心地よく滞在したくなる場とは、まず、ユーザーが愛着を持つ空間であることが不可欠だ。そのために市民の主体的な活動をサポートする「外庭倶楽部」が今春始動した。これはうめきた2期で実現をめざす“Osaka MIDORI LIFE”を支える市民主体活動のトライアルであり、うめきた外庭SQUAREを一人ひとりに“自分の居場所”として使いこなしてもらおうという取り組みだ。3月の土曜日にはそのひとつとして音楽プログラム「Niwa no Ne ~庭音~」を3週連続で開催、ジャズサックスプレーヤーやバイオリニスト、チェリストなどプロのミュージシャンらが演奏した。500人程度が来場し、エリア内に出店しているキッチンカーで買って食べたり飲んだり、芝生の上で寝そべるなど思い思いに過ごした。 また、イベントを開催していない時でも快適に楽しく滞在できる仕掛けが満載。屋外の作業に使える椅子や机、のんびり過ごせるソファなどの設備に、ランチタイムになるとさまざまな出店者によるキッチンカーが食事や飲み物の販売をしている。大きなジェンガや卓球といったアクティビティツールの無料貸し出しや、ユーザーたちが共同で育てるガーデンなどもあり、アクティブに活用する工夫が施されている。
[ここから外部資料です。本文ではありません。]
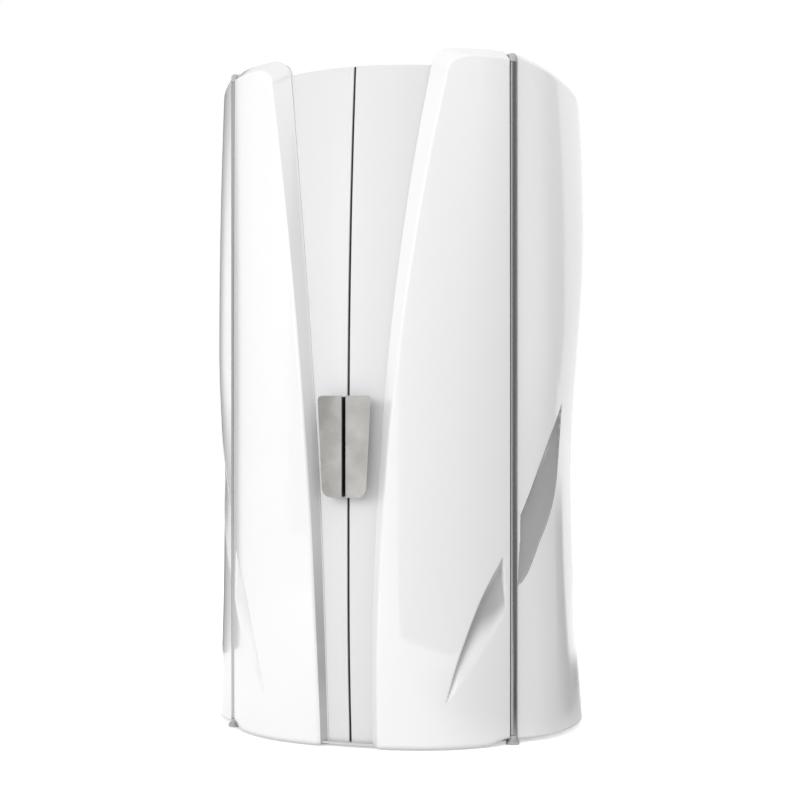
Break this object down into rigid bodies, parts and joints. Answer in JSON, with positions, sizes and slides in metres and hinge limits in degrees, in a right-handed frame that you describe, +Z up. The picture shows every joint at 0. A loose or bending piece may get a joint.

「Niwa no Ne ~庭音~」コンサートでの一コマ。サウスラボのウッドデッキ上で、プロのミュージシャンによる演奏を3週にわたって無料で楽しめた。ポップスのほかクラシックや映画音楽など幅広い層が楽しめる曲構成で盛況のうちに終えた。

欧米のストリートで見かける大きなジェンガ。うめきた外庭SQUAREではサイコロを振って出た目の色を抜くというルールで楽しめる。子どもだけでなく大人も夢中になり、自然と交流が生まれる。

うめきた外庭SQUAREのもうひとつの取り組みは“「みどり」のリビングラボ”*1をコンセプトに、地域や行政、民間企業とともに未来のまちづくりのための実証トライアルである。昨年10月には運営パートナーである西尾レントオールが、本社機能の一部を一時的に移転し、自社の商材を活用したテントやトレーラーボックスで通常業務を行う実証実験「MIDORIオフィス」を実施した。そこでは自然災害などの緊急事態を想定した、仮設の通信環境下でのBCP*2対策や働く人にとってどのような影響があるかという実証実験が行われ、注目を集めた。
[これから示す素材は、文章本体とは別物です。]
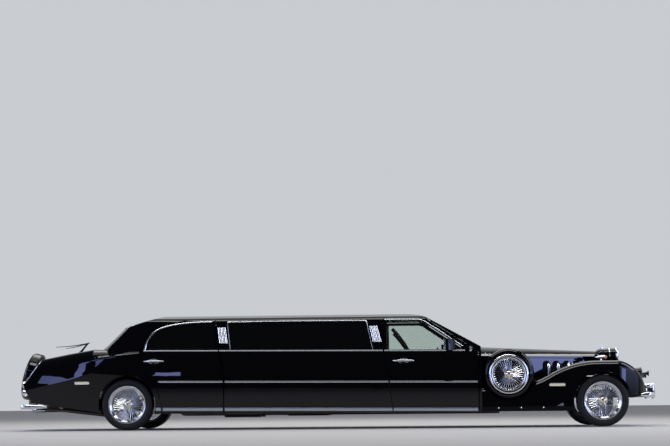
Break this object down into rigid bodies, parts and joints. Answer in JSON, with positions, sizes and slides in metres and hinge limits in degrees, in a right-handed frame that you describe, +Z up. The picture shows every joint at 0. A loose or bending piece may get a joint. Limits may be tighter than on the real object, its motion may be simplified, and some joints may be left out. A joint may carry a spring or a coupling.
{
  "type": "stretch limousine",
  "caption": "Stretch limousine with long bonnet, separate wings, side-mounted spare wheels, wire wheels and a leaning spare-wheel cover at the tail.",
  "frame": {"origin": "centre of the car's length and width, on the ground under the tyres", "axes": "+X to the front of the car, +Y to its left side, +Z up"},
  "size_m": [8.4946, 2.264, 1.5149],
  "materials": {
    "black_paint": "deep gloss black",
    "chrome": "polished chrome",
    "tinted_glass": "near-opaque black tint",
    "clear_glass": "pale green tint",
    "tyre_rubber": "black rubber",
    "chassis_black": "satin black",
    "cabin_leather": "black leather",
    "cabin_plastic": "dark grained plastic",
    "lamp_plastic": "red lamp plastic",
    "engine_iron": "painted iron"
  },
  "bodies": {
    "body": {"bonnet_sides": "black_paint", "chassis": "chassis_black", "cowl": "black_paint", "dashboard": "cabin_plastic", "driving_lamps": "chrome", "engine": "engine_iron", "exhaust_pipes": "chrome", "exhaust_system": "chrome", "fixed_glass": "tinted_glass", "floor": "chassis_black", "front_beam": "chassis_black", "front_bumper": "chrome", "front_wing_left": "black_paint", "front_wing_right": "black_paint", "headlamp_lenses": "clear_glass", "headlamps": "black_paint", "indicators": "chrome", "quarter_left": "black_paint", "quarter_right": "black_paint", "radiator_shell": "chrome", "rear_axle": "chassis_black", "rear_bumper": "chrome", "rear_panel": "black_paint", "roof_and_pillars": "black_paint", "seats": "cabin_leather", "side_spare_faces": "chrome", "side_spares": "black_paint", "steering_wheel": "cabin_plastic", "stretch_panels": "black_paint", "tail_lamps": "lamp_plastic", "tail_spare_cover": "black_paint", "windscreen": "clear_glass"},
    "boot_lid": {"antenna": "black_paint", "boot_lid": "black_paint"},
    "bonnet": {"bonnet": "black_paint"},
    "front_door_left": {"door_mirror_left": "black_paint", "front_door_glass_left": "clear_glass", "front_door_handle_left": "chrome", "front_door_left": "black_paint"},
    "front_door_right": {"door_mirror_right": "black_paint", "front_door_glass_right": "clear_glass", "front_door_handle_right": "chrome", "front_door_right": "black_paint"},
    "steering_left": {"knuckle_left": "chassis_black"},
    "steering_right": {"knuckle_right": "chassis_black"},
    "rear_door_left": {"rear_door_glass_left": "tinted_glass", "rear_door_handle_left": "chrome", "rear_door_left": "black_paint"},
    "rear_door_right": {"rear_door_glass_right": "tinted_glass", "rear_door_handle_right": "chrome", "rear_door_right": "black_paint"},
    "wheel_front_left": {"tyre_front_left": "tyre_rubber", "wheel_front_left": "chrome"},
    "wheel_front_right": {"tyre_front_right": "tyre_rubber", "wheel_front_right": "chrome"},
    "wheel_rear_left": {"tyre_rear_left": "tyre_rubber", "wheel_rear_left": "chrome"},
    "wheel_rear_right": {"tyre_rear_right": "tyre_rubber", "wheel_rear_right": "chrome"}
  },
  "joints": [
    {"name": "steer_left", "type": "hinge", "parent": "body", "child": "steering_left", "pos_m": [3.497, 0.69, 0.3345], "axis": [0, 0, 1], "range_deg": [-30, 30]},
    {"name": "spin_front_left", "type": "hinge", "parent": "steering_left", "child": "wheel_front_left", "pos_m": [3.497, 0.82, 0.3345], "axis": [0, 1, 0], "continuous": true},
    {"name": "spin_rear_left", "type": "hinge", "parent": "body", "child": "wheel_rear_left", "pos_m": [-2.653, 0.82, 0.3345], "axis": [0, 1, 0], "continuous": true},
    {"name": "front_door_left_hinge", "type": "hinge", "parent": "body", "child": "front_door_left", "pos_m": [1.885, 0.952, 0.56], "axis": [0, 0, -1], "range_deg": [0, 65]},
    {"name": "rear_door_left_hinge", "type": "hinge", "parent": "body", "child": "rear_door_left", "pos_m": [-1.412, 0.952, 0.56], "axis": [0, 0, -1], "range_deg": [0, 65]},
    {"name": "steer_right", "type": "hinge", "parent": "body", "child": "steering_right", "pos_m": [3.497, -0.69, 0.3345], "axis": [0, 0, 1], "range_deg": [-30, 30]},
    {"name": "spin_front_right", "type": "hinge", "parent": "steering_right", "child": "wheel_front_right", "pos_m": [3.497, -0.82, 0.3345], "axis": [0, 1, 0], "continuous": true},
    {"name": "spin_rear_right", "type": "hinge", "parent": "body", "child": "wheel_rear_right", "pos_m": [-2.653, -0.82, 0.3345], "axis": [0, 1, 0], "continuous": true},
    {"name": "front_door_right_hinge", "type": "hinge", "parent": "body", "child": "front_door_right", "pos_m": [1.885, -0.952, 0.56], "axis": [0, 0, 1], "range_deg": [0, 65]},
    {"name": "rear_door_right_hinge", "type": "hinge", "parent": "body", "child": "rear_door_right", "pos_m": [-1.412, -0.952, 0.56], "axis": [0, 0, 1], "range_deg": [0, 65]},
    {"name": "bonnet_hinge", "type": "hinge", "parent": "body", "child": "bonnet", "pos_m": [1.956, 0, 1.066], "axis": [0, -1, 0], "range_deg": [0, 55]},
    {"name": "boot_lid_hinge", "type": "hinge", "parent": "body", "child": "boot_lid", "pos_m": [-3.137, 0, 1.062], "axis": [0, 1, 0], "range_deg": [0, 60]}
  ],
  "couplings": [
    {"joint": "steer_right", "follows": "steer_left", "ratio": 1}
  ]
}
西尾レントオール社製の大きなドーム型のテントをエリア内に設置。新しい働き方や新しいオフィス環境、災害時のBCP*2対策の実証実験が行われた。

うめきた外庭SQUAREでは、都市公園の先進的な管理運営を見据え、AIやロボットなども試験的に活用している。コロナ禍の時勢に合わせた対応として、AIカメラを設置し、スマートフォンからリアルタイムに混雑状況が確認できる。ほかには芝生の管理にロボット芝刈り機を導入し業務の効率化を図っている。一方で、芝生は気象条件、人や物の踏圧によって大きく影響を受けるため、熟練した管理者の手を借りなければ、常に美しい状態を維持するのは難しい。芝生管理におけるコスト圧縮と高品質な維持管理の両立、さらに高層ビルに隣接した立地からビル風対策など、快適に過ごす環境に向けてまだまだ解決すべき課題は多いようだ。

天然芝の上を縦横無尽に走るロボット芝刈り機。芝の長さは自由に設定できる。また、天然芝の生育に効果的な管理手法の実証も行っている。

行きたくなる、滞在したくなる場にするために、日常の居場所づくり、飲食等のサービス提供、イベントの開催、外庭倶楽部など、さまざまな取り組みを果敢にチャレンジしている、うめきた外庭SQUARE。“外庭”という名前は、各家庭の庭ではなく外に開けたオープンな場であるものの、第2の庭として市民自らが育ててほしいという願いを込めて名付けられた。これまでにない次世代の新しいオープンスペースのあり方、その萌芽がうめきた外庭SQUAREで見つけられるにちがいない。 *1 リビングラボ:ものづくりやサービス開発において、市民やユーザーを長期的に巻き込みながら生活者のニーズを拾い上げ、そのニーズに沿ってサービスを共創する手法のこと。 *2 BCP:事業継続計画(Business Continuity Plan)の略称。自然災害やテロ、システム障害といった緊急事態に遭遇した場合に、業務の継続あるいは早期復旧を可能とする方策を用意しておく計画のこと。